start
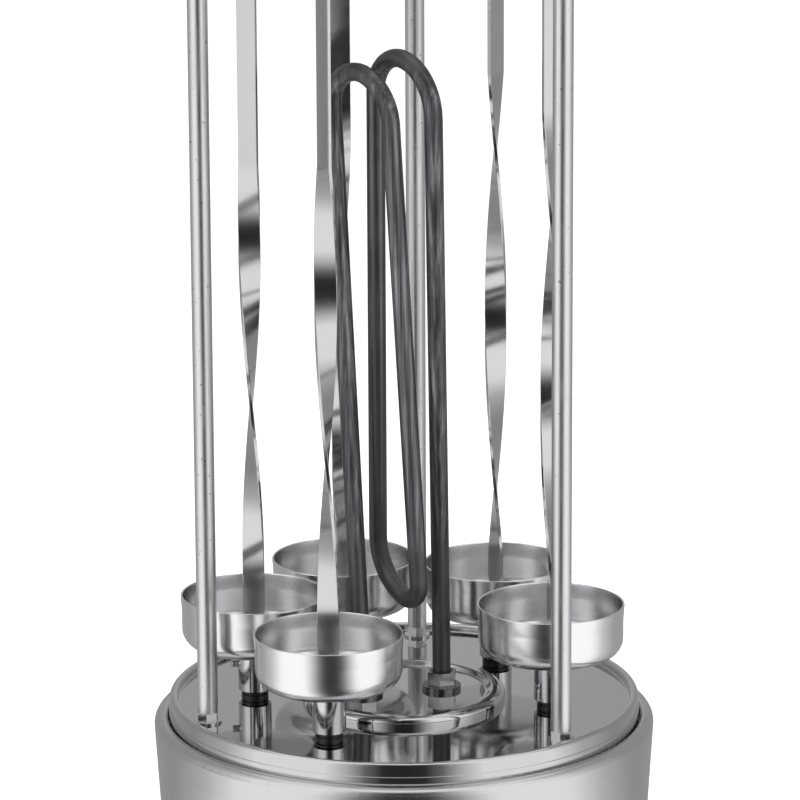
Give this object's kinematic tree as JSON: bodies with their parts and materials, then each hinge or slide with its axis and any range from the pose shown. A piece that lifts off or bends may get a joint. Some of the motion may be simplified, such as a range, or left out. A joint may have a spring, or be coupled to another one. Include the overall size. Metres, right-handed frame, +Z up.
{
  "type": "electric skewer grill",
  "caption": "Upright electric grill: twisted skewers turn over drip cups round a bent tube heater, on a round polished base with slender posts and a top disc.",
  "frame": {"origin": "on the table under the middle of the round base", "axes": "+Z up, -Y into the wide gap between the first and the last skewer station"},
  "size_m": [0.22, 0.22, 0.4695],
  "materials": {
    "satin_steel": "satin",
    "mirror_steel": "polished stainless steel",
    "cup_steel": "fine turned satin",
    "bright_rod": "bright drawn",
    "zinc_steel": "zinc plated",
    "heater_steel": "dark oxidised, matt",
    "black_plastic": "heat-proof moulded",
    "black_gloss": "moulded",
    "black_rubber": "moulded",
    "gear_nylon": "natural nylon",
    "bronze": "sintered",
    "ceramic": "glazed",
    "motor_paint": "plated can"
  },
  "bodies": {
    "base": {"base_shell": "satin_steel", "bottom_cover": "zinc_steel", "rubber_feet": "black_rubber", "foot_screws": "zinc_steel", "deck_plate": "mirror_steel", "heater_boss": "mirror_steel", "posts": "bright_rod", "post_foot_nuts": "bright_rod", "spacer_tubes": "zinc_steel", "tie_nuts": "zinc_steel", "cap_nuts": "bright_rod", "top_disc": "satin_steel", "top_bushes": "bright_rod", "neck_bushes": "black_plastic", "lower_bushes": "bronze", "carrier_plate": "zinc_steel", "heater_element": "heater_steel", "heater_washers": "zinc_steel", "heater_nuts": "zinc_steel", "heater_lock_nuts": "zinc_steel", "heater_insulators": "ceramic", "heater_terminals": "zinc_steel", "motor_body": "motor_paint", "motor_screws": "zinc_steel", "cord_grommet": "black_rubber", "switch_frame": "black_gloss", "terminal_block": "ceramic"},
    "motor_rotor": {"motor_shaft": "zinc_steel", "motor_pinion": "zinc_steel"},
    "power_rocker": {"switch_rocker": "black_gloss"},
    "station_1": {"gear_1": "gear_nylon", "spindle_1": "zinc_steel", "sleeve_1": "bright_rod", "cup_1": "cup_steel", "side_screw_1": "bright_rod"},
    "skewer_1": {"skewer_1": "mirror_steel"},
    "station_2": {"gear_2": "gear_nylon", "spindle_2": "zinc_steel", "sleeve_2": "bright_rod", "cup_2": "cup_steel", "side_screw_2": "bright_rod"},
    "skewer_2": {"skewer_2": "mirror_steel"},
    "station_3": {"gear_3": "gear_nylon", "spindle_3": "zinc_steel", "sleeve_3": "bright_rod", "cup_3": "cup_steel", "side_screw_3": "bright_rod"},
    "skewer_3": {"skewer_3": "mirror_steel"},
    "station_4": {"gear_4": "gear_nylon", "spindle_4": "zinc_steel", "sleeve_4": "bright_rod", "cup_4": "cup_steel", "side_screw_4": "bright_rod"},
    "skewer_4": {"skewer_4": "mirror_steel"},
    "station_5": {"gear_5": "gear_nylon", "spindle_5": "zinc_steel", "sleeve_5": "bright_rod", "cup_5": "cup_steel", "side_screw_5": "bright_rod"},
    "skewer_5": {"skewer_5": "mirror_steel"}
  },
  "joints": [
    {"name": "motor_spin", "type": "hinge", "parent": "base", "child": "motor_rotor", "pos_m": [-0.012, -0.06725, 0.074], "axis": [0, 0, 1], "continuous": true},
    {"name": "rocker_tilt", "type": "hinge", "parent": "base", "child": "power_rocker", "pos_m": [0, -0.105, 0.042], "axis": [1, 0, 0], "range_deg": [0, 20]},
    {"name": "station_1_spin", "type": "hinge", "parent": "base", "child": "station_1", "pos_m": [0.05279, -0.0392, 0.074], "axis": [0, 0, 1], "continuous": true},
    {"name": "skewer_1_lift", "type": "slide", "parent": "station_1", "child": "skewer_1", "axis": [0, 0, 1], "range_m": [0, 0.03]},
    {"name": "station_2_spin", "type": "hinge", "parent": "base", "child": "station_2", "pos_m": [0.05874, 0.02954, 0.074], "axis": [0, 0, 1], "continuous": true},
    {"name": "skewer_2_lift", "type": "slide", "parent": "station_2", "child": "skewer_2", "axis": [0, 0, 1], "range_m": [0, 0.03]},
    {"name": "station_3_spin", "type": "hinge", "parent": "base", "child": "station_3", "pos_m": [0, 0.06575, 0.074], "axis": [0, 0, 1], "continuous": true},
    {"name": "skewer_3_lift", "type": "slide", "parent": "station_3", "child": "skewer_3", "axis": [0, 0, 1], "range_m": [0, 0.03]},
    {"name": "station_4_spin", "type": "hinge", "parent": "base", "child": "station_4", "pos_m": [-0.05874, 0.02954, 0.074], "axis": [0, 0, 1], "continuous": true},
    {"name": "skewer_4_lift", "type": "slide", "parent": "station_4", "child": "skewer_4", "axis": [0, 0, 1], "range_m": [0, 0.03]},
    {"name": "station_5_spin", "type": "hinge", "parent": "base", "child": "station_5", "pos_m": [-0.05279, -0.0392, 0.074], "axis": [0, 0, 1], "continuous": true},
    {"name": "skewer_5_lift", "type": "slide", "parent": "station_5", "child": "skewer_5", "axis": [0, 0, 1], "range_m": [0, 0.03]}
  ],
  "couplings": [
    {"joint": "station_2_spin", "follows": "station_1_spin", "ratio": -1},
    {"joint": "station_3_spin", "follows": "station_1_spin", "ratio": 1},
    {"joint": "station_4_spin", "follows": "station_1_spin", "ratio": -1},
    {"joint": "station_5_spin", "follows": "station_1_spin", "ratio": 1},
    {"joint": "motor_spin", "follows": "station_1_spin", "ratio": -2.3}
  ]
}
end
Written exercise:
Print the material verbatim, all of it.

Answer to this task:
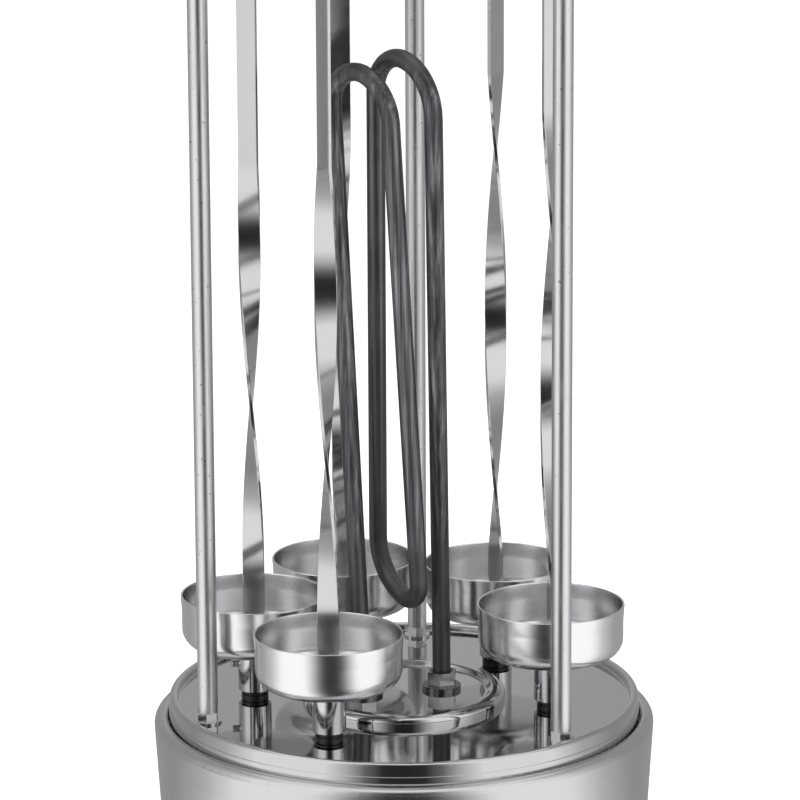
Give this object's kinematic tree as JSON: bodies with their parts and materials, then each hinge or slide with its axis and any range from the pose shown. A piece that lifts off or bends may get a joint. Some of the motion may be simplified, such as a range, or left out. A joint may have a spring, or be coupled to another one. Include the overall size. Metres, right-handed frame, +Z up.
{
  "type": "electric skewer grill",
  "caption": "Upright electric grill: twisted skewers turn over drip cups round a bent tube heater, on a round polished base with slender posts and a top disc.",
  "frame": {"origin": "on the table under the middle of the round base", "axes": "+Z up, -Y into the wide gap between the first and the last skewer station"},
  "size_m": [0.22, 0.22, 0.4695],
  "materials": {
    "satin_steel": "satin",
    "mirror_steel": "polished stainless steel",
    "cup_steel": "fine turned satin",
    "bright_rod": "bright drawn",
    "zinc_steel": "zinc plated",
    "heater_steel": "dark oxidised, matt",
    "black_plastic": "heat-proof moulded",
    "black_gloss": "moulded",
    "black_rubber": "moulded",
    "gear_nylon": "natural nylon",
    "bronze": "sintered",
    "ceramic": "glazed",
    "motor_paint": "plated can"
  },
  "bodies": {
    "base": {"base_shell": "satin_steel", "bottom_cover": "zinc_steel", "rubber_feet": "black_rubber", "foot_screws": "zinc_steel", "deck_plate": "mirror_steel", "heater_boss": "mirror_steel", "posts": "bright_rod", "post_foot_nuts": "bright_rod", "spacer_tubes": "zinc_steel", "tie_nuts": "zinc_steel", "cap_nuts": "bright_rod", "top_disc": "satin_steel", "top_bushes": "bright_rod", "neck_bushes": "black_plastic", "lower_bushes": "bronze", "carrier_plate": "zinc_steel", "heater_element": "heater_steel", "heater_washers": "zinc_steel", "heater_nuts": "zinc_steel", "heater_lock_nuts": "zinc_steel", "heater_insulators": "ceramic", "heater_terminals": "zinc_steel", "motor_body": "motor_paint", "motor_screws": "zinc_steel", "cord_grommet": "black_rubber", "switch_frame": "black_gloss", "terminal_block": "ceramic"},
    "motor_rotor": {"motor_shaft": "zinc_steel", "motor_pinion": "zinc_steel"},
    "power_rocker": {"switch_rocker": "black_gloss"},
    "station_1": {"gear_1": "gear_nylon", "spindle_1": "zinc_steel", "sleeve_1": "bright_rod", "cup_1": "cup_steel", "side_screw_1": "bright_rod"},
    "skewer_1": {"skewer_1": "mirror_steel"},
    "station_2": {"gear_2": "gear_nylon", "spindle_2": "zinc_steel", "sleeve_2": "bright_rod", "cup_2": "cup_steel", "side_screw_2": "bright_rod"},
    "skewer_2": {"skewer_2": "mirror_steel"},
    "station_3": {"gear_3": "gear_nylon", "spindle_3": "zinc_steel", "sleeve_3": "bright_rod", "cup_3": "cup_steel", "side_screw_3": "bright_rod"},
    "skewer_3": {"skewer_3": "mirror_steel"},
    "station_4": {"gear_4": "gear_nylon", "spindle_4": "zinc_steel", "sleeve_4": "bright_rod", "cup_4": "cup_steel", "side_screw_4": "bright_rod"},
    "skewer_4": {"skewer_4": "mirror_steel"},
    "station_5": {"gear_5": "gear_nylon", "spindle_5": "zinc_steel", "sleeve_5": "bright_rod", "cup_5": "cup_steel", "side_screw_5": "bright_rod"},
    "skewer_5": {"skewer_5": "mirror_steel"}
  },
  "joints": [
    {"name": "motor_spin", "type": "hinge", "parent": "base", "child": "motor_rotor", "pos_m": [-0.012, -0.06725, 0.074], "axis": [0, 0, 1], "continuous": true},
    {"name": "rocker_tilt", "type": "hinge", "parent": "base", "child": "power_rocker", "pos_m": [0, -0.105, 0.042], "axis": [1, 0, 0], "range_deg": [0, 20]},
    {"name": "station_1_spin", "type": "hinge", "parent": "base", "child": "station_1", "pos_m": [0.05279, -0.0392, 0.074], "axis": [0, 0, 1], "continuous": true},
    {"name": "skewer_1_lift", "type": "slide", "parent": "station_1", "child": "skewer_1", "axis": [0, 0, 1], "range_m": [0, 0.03]},
    {"name": "station_2_spin", "type": "hinge", "parent": "base", "child": "station_2", "pos_m": [0.05874, 0.02954, 0.074], "axis": [0, 0, 1], "continuous": true},
    {"name": "skewer_2_lift", "type": "slide", "parent": "station_2", "child": "skewer_2", "axis": [0, 0, 1], "range_m": [0, 0.03]},
    {"name": "station_3_spin", "type": "hinge", "parent": "base", "child": "station_3", "pos_m": [0, 0.06575, 0.074], "axis": [0, 0, 1], "continuous": true},
    {"name": "skewer_3_lift", "type": "slide", "parent": "station_3", "child": "skewer_3", "axis": [0, 0, 1], "range_m": [0, 0.03]},
    {"name": "station_4_spin", "type": "hinge", "parent": "base", "child": "station_4", "pos_m": [-0.05874, 0.02954, 0.074], "axis": [0, 0, 1], "continuous": true},
    {"name": "skewer_4_lift", "type": "slide", "parent": "station_4", "child": "skewer_4", "axis": [0, 0, 1], "range_m": [0, 0.03]},
    {"name": "station_5_spin", "type": "hinge", "parent": "base", "child": "station_5", "pos_m": [-0.05279, -0.0392, 0.074], "axis": [0, 0, 1], "continuous": true},
    {"name": "skewer_5_lift", "type": "slide", "parent": "station_5", "child": "skewer_5", "axis": [0, 0, 1], "range_m": [0, 0.03]}
  ],
  "couplings": [
    {"joint": "station_2_spin", "follows": "station_1_spin", "ratio": -1},
    {"joint": "station_3_spin", "follows": "station_1_spin", "ratio": 1},
    {"joint": "station_4_spin", "follows": "station_1_spin", "ratio": -1},
    {"joint": "station_5_spin", "follows": "station_1_spin", "ratio": 1},
    {"joint": "motor_spin", "follows": "station_1_spin", "ratio": -2.3}
  ]
}